If the Minister does this to the people in rural Ireland, he will isolate them further. They are isolated enough already. Many of them would not know that their neighbour down the road was dead were it not for the death notices on the Kerry radio station every morning at 8 a.m. That is how isolated they are at present. They have no other outlet.

It is a very serious matter for someone in rural Ireland to lose his or her licence. Such people do not take their licence lightly and they have been obeying the law. The people who take three glasses have not caused the 35 accidents as the Minister states and in the way it is presented to us. I believe it has been happening in different ways.
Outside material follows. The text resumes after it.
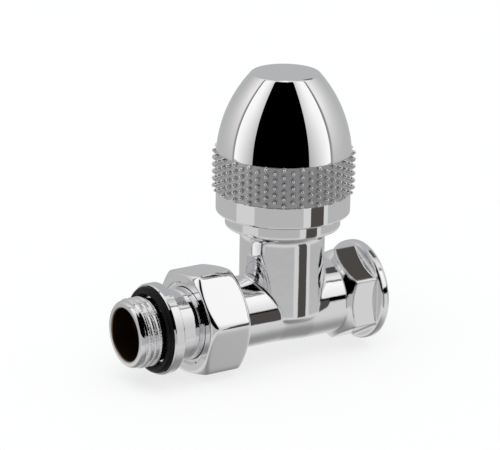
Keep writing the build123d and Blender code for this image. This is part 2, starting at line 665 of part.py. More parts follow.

We know what happened because we are on the ground. It was the black ice and the fellow with the one pint, or it was where the pedestrian was maybe after having a few drinks or something else happened to him, he fell out on the road and he was before the driver who came along and who was driving after having a pint and a half pint. The Minister should address those issues and check those figures because I firmly believe, and I am very serious about it, that the person with three glasses or a glass of wine has not been causing the fatalities.

If the Minister wants to do something about the fatalities, there is a lot of work to be done. There is savage speeding on the roads and the roads are not adequate. There are bends and cambers on roads and many other things to be addressed. The Minister would be very busy but should start and do everything in the proper order. If he does those things he will see he is reducing the number of accidents and fatalities because that has not been done. The Road Safety Authority, RSA, and the National Roads Authority, NRA, have not been listening to us. If the Minister wants to do good work in his term as Minister for Transport, Tourism and Sport, he should address these issues because the issue in front of us is totally unnecessary at this time.